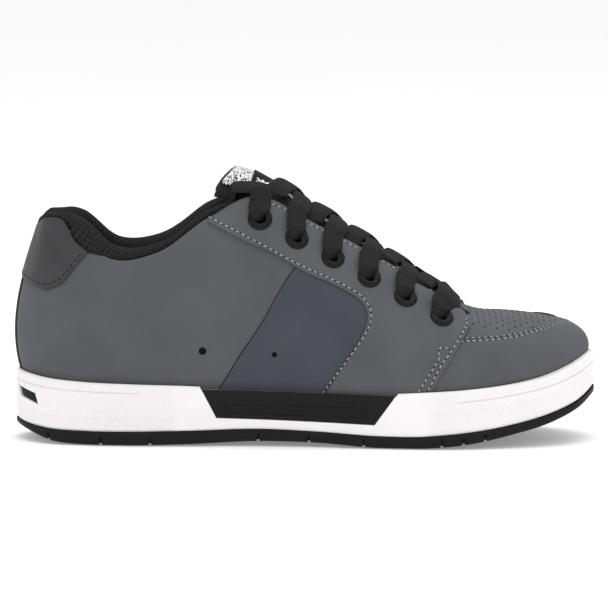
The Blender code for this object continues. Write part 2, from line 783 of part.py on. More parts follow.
def build_back_strip():
    """Strip down the middle of the heel, from the patch to the cup."""
    half = BACK_STRIP_WIDTH / 2 / LENGTH
    top = height_on_rib(0.0, HEEL_PATCH_OUTLINE[1][1] * UPPER_HEIGHT - 4 * GAP)
    places = (-half, 0.0, half)
    mesh = shell_patch("back_strip", places, lambda w: strip_shares(w, top), GAP,
                       GAP + OVERLAY_THICKNESS * 0.8, form_point)
    link_new("back_strip", mesh, "black_leather")


def strip_shares(w, top):
    foot = above_rim(w)
    return [foot + (top - foot) * step / 5 for step in range(6)]


def build_collar():
    places = ring_run(-COLLAR_END, COLLAR_END)
    sections = []
    for w in places:
        point, normal, up = form_frame(w, 1.0)
        fade = max(min((COLLAR_END - abs(w)) / COLLAR_TAPER, 1.0), 0.0)
        scale = 0.35 + 0.65 * math.sin(fade * math.pi / 2)
        section = []
        for way, inward, share in COLLAR_SECTION:
            depth = WALL + SOFT_GAP + inward * COLLAR_PAD * scale
            rise = COLLAR_RISE if way == "up" else -COLLAR_DEPTH
            level = share * rise * scale
            if way == "down":
                v = rib_share_below(w, share * COLLAR_DEPTH * scale)
                section.append(form_point(w, v, -depth))
            else:
                section.append(point - normal * depth + up * level)
        sections.append(section)
    mesh = section_loft("collar_lining", sections)
    return link_new("collar_lining", mesh, "black_mesh")


def rib_share_below(w, distance):
    """Share of the rib that lies a distance below its top, along the rib."""
    steps = 24
    walked = 0.0
    last = rib_point(w, 1.0)
    for step in range(1, steps + 1):
        v = 1.0 - 0.7 * step / steps
        point = rib_point(w, v)
        span = float(np.linalg.norm(point - last))
        if walked + span >= distance:
            return v + 0.7 / steps * (1 - (distance - walked) / span)
        walked += span
        last = point
    return 0.3


def build_insole():
    rings = []
    for lift in (0.0, INSOLE_THICKNESS):
        ring = []
        for w in RING:
            floor = sole_heights(w)[1]
            inset = -(WALL + 2 * GAP)
            share = height_on_rib(w, floor + lift, inset) if lift else 0.0
            point = form_point(w, share, inset)
            point[2] = floor + lift
            ring.append(point)
        rings.append(ring)
    return link_new("insole", ring_loft("insole", rings), "foam")


def tongue_sections():
    """Crest, half width, edge drop and backward lean of the tongue, top to front."""
    sections = []
    for row in TONGUE_TOP:
        sections.append((across_x(row.along), row.crest * UPPER_HEIGHT,
                         row.half * BALL_WIDTH, row.drop * UPPER_HEIGHT, TONGUE_BOW))
    under = -(WALL + SOFT_GAP + 2 * GAP)
    for w in ring_run(0.50, 0.76):
        edge = form_point(w, 1.0, under)
        wing = form_point(w, TONGUE_WING, under)
        crest = rib_point(w, 1.0)[2] + TONGUE_RISE
        drop = crest - wing[2]
        bow = math.log((crest - edge[2]) / drop) / math.log(edge[1] / wing[1])
        sections.append((rib_point(w, 1.0)[0], crest, abs(wing[1]), drop, bow))
    for row in TONGUE_FRONT:
        sections.append((across_x(row.along), row.crest * UPPER_HEIGHT - WALL,
                         row.half * BALL_WIDTH, row.drop * UPPER_HEIGHT, TONGUE_BOW))
    return sections


def tongue_point(section, across, depth):
    """Point of the tongue: across from -1 to 1, and depth below its front face."""
    x, crest, half, drop, bow = section
    y = across * half
    return np.array((x, y, crest - drop * abs(across) ** bow - depth))


def build_tongue():
    steps = 8
    rows = tongue_sections()
    sections = []
    for section in rows:
        front, back = [], []
        for step in range(steps + 1):
            across = -1 + 2 * step / steps
            thick = TONGUE_THICKNESS * (1 - 0.55 * abs(across) ** 3)
            front.append(tongue_point(section, across, 0.0))
            back.append(tongue_point(section, across, thick))
        sections.append(front + back[::-1])
    link_new("tongue", section_loft("tongue", sections), "woven_black")
    label = []
    for section in rows[:3]:
        front = [tongue_point(section, across, -GAP - LABEL_THICKNESS)
                 for across in (-0.5, -0.25, 0.0, 0.25, 0.5)]
        back = [tongue_point(section, across, -GAP)
                for across in (-0.5, -0.25, 0.0, 0.25, 0.5)]
        label.append(front + back[::-1])
    link_new("tongue_label", section_loft("tongue_label", label), "woven_black")


def build_eyelets():
    """Rubber grommets: a turned ring laid on the wall at every lace hole."""
    outer, bore = EYELET_DIAMETER / 2, EYELET_BORE / 2
    base = EYELET_SEAT
    profile = ((bore, base), (outer, base), (outer * 0.94, base + 0.8 * EYELET_HEIGHT),
               (bore * 1.25, base + EYELET_HEIGHT))
    for name, point, normal in eyelet_frames():
        turn = Vector(normal).to_track_quat("Z", "Y").to_matrix().to_4x4()
        bm = bmesh.new()
        loops = []
        for step in range(EYELET_SIDES):
            angle = 2 * math.pi * step / EYELET_SIDES
            loops.append([bm.verts.new((radius * math.cos(angle), radius * math.sin(angle),
                                        height)) for radius, height in profile])
        for step in range(EYELET_SIDES):
            add_strip(bm, loops[step], loops[(step + 1) % EYELET_SIDES])
        obj = link_new(name, mesh_from(bm, name), "black_rubber")
        obj.matrix_world = Matrix.Translation(Vector(point)) @ turn


def tongue_height(x, y):
    """Height of the tongue's front face above a point, or of its edge beyond it."""
    rows = sorted(tongue_sections())
    crest, half, drop, bow = (
        float(np.interp(x, [row[0] for row in rows], [row[index] for row in rows]))
        for index in (1, 2, 3, 4))
    return crest - drop * min(abs(y) / half, 1.0) ** bow


def throat_place(x):
    """Ring place on the inner side whose rib ends at an x of the throat's edge."""
    low, high = 0.47, 0.995
    for _ in range(24):
        middle = (low + high) / 2
        if rib_point(middle, 1.0)[0] < x:
            low = middle
        else:
            high = middle
    return low


def cover_height(x, y):
    """Height of the outermost face under a lace: the tongue, or the eyestay beyond it."""
    edge = abs(rib_point(throat_place(x), 1.0)[1])
    if abs(y) < edge:
        return tongue_height(x, y)
    w, v = nearest_on_side(x, -abs(y), axis=1)
    point, normal, _ = form_frame(w, v)
    return point[2] + (OVERLAY_THICKNESS + GAP) / max(normal[2], 0.4)


def clear_height(x, y):
    """Height that a lace has to keep at a point, with its neighbourhood."""
    return max(cover_height(x, y + step) for step in (-0.003, 0.0, 0.003))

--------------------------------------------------

- Problem requirements
Only the lines from the opening of the material through the line with "return [foot +" should be echoed, exactly as written.

- Answer to this problem
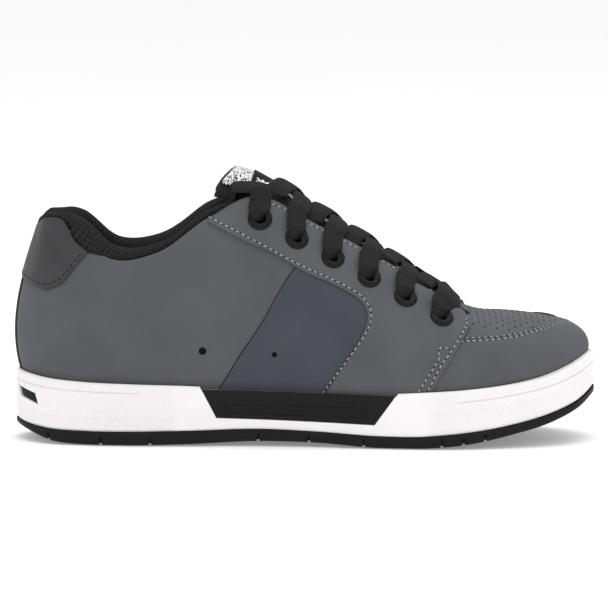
The Blender code for this object continues. Write part 2, from line 783 of part.py on. More parts follow.
def build_back_strip():
    """Strip down the middle of the heel, from the patch to the cup."""
    half = BACK_STRIP_WIDTH / 2 / LENGTH
    top = height_on_rib(0.0, HEEL_PATCH_OUTLINE[1][1] * UPPER_HEIGHT - 4 * GAP)
    places = (-half, 0.0, half)
    mesh = shell_patch("back_strip", places, lambda w: strip_shares(w, top), GAP,
                       GAP + OVERLAY_THICKNESS * 0.8, form_point)
    link_new("back_strip", mesh, "black_leather")


def strip_shares(w, top):
    foot = above_rim(w)
    return [foot + (top - foot) * step / 5 for step in range(6)]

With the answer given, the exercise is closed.